-- Start Data for this task --

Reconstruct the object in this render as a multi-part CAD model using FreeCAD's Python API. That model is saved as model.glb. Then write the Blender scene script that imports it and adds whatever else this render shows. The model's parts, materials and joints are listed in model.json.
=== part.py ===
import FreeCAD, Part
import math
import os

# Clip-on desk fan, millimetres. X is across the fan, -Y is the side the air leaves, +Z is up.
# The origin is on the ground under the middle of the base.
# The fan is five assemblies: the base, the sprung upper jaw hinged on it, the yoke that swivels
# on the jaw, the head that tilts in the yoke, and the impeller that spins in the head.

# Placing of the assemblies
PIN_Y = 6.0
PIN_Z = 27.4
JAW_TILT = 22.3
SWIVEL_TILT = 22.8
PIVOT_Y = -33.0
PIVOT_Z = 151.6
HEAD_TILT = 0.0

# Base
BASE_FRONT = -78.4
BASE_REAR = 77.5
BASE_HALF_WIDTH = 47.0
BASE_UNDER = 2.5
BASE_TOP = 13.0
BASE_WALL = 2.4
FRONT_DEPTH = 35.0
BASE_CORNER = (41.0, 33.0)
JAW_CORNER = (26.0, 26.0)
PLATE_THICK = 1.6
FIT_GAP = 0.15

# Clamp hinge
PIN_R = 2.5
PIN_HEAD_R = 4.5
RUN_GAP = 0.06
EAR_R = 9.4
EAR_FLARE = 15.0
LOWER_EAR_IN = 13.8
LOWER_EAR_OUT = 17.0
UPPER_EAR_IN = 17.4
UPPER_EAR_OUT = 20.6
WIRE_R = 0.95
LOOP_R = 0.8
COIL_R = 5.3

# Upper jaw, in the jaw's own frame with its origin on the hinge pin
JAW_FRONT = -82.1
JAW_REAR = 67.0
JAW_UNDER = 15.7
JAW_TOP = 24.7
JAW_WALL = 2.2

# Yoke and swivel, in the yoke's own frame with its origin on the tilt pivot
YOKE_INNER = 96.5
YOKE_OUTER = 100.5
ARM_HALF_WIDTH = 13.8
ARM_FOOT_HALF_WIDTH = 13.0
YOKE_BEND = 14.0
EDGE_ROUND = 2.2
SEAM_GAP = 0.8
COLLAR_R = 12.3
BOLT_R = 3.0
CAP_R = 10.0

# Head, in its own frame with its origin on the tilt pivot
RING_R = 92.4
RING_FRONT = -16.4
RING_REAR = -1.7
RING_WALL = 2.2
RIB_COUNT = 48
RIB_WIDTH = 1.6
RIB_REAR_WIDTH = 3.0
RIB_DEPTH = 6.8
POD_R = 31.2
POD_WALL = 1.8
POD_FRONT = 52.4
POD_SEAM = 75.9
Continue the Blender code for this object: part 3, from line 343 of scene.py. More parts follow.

-- End Data for this task --

Do this: Type the material above out again, exactly.

Result of this exercise:
Reconstruct the object in this render as a multi-part CAD model using FreeCAD's Python API. That model is saved as model.glb. Then write the Blender scene script that imports it and adds whatever else this render shows. The model's parts, materials and joints are listed in model.json.
=== part.py ===
import FreeCAD, Part
import math
import os

# Clip-on desk fan, millimetres. X is across the fan, -Y is the side the air leaves, +Z is up.
# The origin is on the ground under the middle of the base.
# The fan is five assemblies: the base, the sprung upper jaw hinged on it, the yoke that swivels
# on the jaw, the head that tilts in the yoke, and the impeller that spins in the head.

# Placing of the assemblies
PIN_Y = 6.0
PIN_Z = 27.4
JAW_TILT = 22.3
SWIVEL_TILT = 22.8
PIVOT_Y = -33.0
PIVOT_Z = 151.6
HEAD_TILT = 0.0

# Base
BASE_FRONT = -78.4
BASE_REAR = 77.5
BASE_HALF_WIDTH = 47.0
BASE_UNDER = 2.5
BASE_TOP = 13.0
BASE_WALL = 2.4
FRONT_DEPTH = 35.0
BASE_CORNER = (41.0, 33.0)
JAW_CORNER = (26.0, 26.0)
PLATE_THICK = 1.6
FIT_GAP = 0.15

# Clamp hinge
PIN_R = 2.5
PIN_HEAD_R = 4.5
RUN_GAP = 0.06
EAR_R = 9.4
EAR_FLARE = 15.0
LOWER_EAR_IN = 13.8
LOWER_EAR_OUT = 17.0
UPPER_EAR_IN = 17.4
UPPER_EAR_OUT = 20.6
WIRE_R = 0.95
LOOP_R = 0.8
COIL_R = 5.3

# Upper jaw, in the jaw's own frame with its origin on the hinge pin
JAW_FRONT = -82.1
JAW_REAR = 67.0
JAW_UNDER = 15.7
JAW_TOP = 24.7
JAW_WALL = 2.2

# Yoke and swivel, in the yoke's own frame with its origin on the tilt pivot
YOKE_INNER = 96.5
YOKE_OUTER = 100.5
ARM_HALF_WIDTH = 13.8
ARM_FOOT_HALF_WIDTH = 13.0
YOKE_BEND = 14.0
EDGE_ROUND = 2.2
SEAM_GAP = 0.8
COLLAR_R = 12.3
BOLT_R = 3.0
CAP_R = 10.0

# Head, in its own frame with its origin on the tilt pivot
RING_R = 92.4
RING_FRONT = -16.4
RING_REAR = -1.7
RING_WALL = 2.2
RIB_COUNT = 48
RIB_WIDTH = 1.6
RIB_REAR_WIDTH = 3.0
RIB_DEPTH = 6.8
POD_R = 31.2
POD_WALL = 1.8
POD_FRONT = 52.4
POD_SEAM = 75.9
Continue the Blender code for this object: part 3, from line 343 of scene.py. More parts follow.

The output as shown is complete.